8. He lives in his memories of Russia and Mary, recalling their idyllic meetings in summer. His reveries are interrupted when his neighbour Podtyagin has a heart attack.
9. Next day Alfyonov receives a telegram confirming his wife’s arrival at the week end. Ganin recalls the last of his summer meetings with Mary. They both return to St Petersburg in the autumn. They try but fail to consummate the relationship. In the war years that follow, they gradually lose touch with each other.
10. Lyudmila sends a message of complaint, but Ganin prepares to leave Berlin at the week end.
11. Ganin helps Podtyagin to apply for an exit visa – which the old man leaves on a bus.
12. Podtyagin despairs of his lost passport.
13. Ganin packs his suitcases and reads old letters from Mary – written to him whilst serving during the Civil War in Yalta.
14. There is an unsuccessful party at the pension to celebrate Ganin’s departure.

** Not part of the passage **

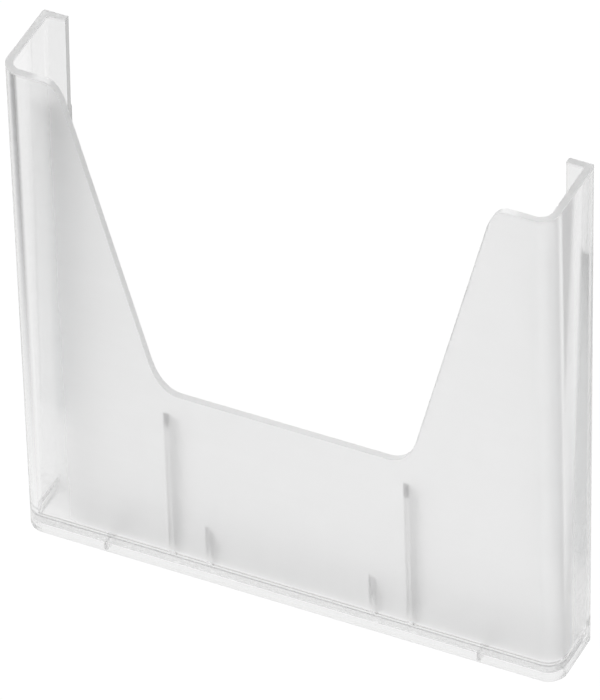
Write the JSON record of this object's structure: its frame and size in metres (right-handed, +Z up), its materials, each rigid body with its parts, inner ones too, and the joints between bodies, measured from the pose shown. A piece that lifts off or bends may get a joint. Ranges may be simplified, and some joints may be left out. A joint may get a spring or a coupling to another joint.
{
  "type": "magazine pocket",
  "caption": "Clear moulded open-backed magazine pocket with a V-shaped front cut-out, inner ribs and rear flanges, stuck to a wall by clear tape strips with film release liners.",
  "frame": {"origin": "middle of the pocket's underside, on the plane of the wall that the tape sticks to", "axes": "+Z up, +Y into the wall, +X to the right as seen from the front; the front panel faces -Y"},
  "size_m": [0.23, 0.0412, 0.238],
  "materials": {
    "clear_plastic": "clear injection-moulded polystyrene, very slightly hazy, polished outside",
    "clear_tape": "clear acrylic gel tape, soft and sticky on both faces",
    "liner_film": "clear polyester film, silicone-coated, slightly hazy"
  },
  "bodies": {
    "holder": {"pocket_shell": "clear_plastic", "left_tape": "clear_tape", "right_tape": "clear_tape"},
    "left_liner": {"left_liner": "liner_film"},
    "right_liner": {"right_liner": "liner_film"}
  },
  "joints": [
    {"name": "left_liner_pull", "type": "slide", "parent": "holder", "child": "left_liner", "axis": [0, 1, 0], "range_m": [0, 0.12]},
    {"name": "right_liner_pull", "type": "slide", "parent": "holder", "child": "right_liner", "axis": [0, 1, 0], "range_m": [0, 0.12]}
  ]
}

15. Ganin recalls his retreat from the war. Wounded in the head, he sails to Constantinople. The party in. The pension degenerates badly.
16. Mary’s husband Alfyonov passes out in a drunken stupor. In the early morning Ganin takes leave of the poet Podtyagin.
17. Ganin goes to the station to meet Mary and rescue her from her appalling husband. But he suddenly realises that she is now a completed memory that he must leave behind. He takes a train instead, heading for France and the Mediterranean coast.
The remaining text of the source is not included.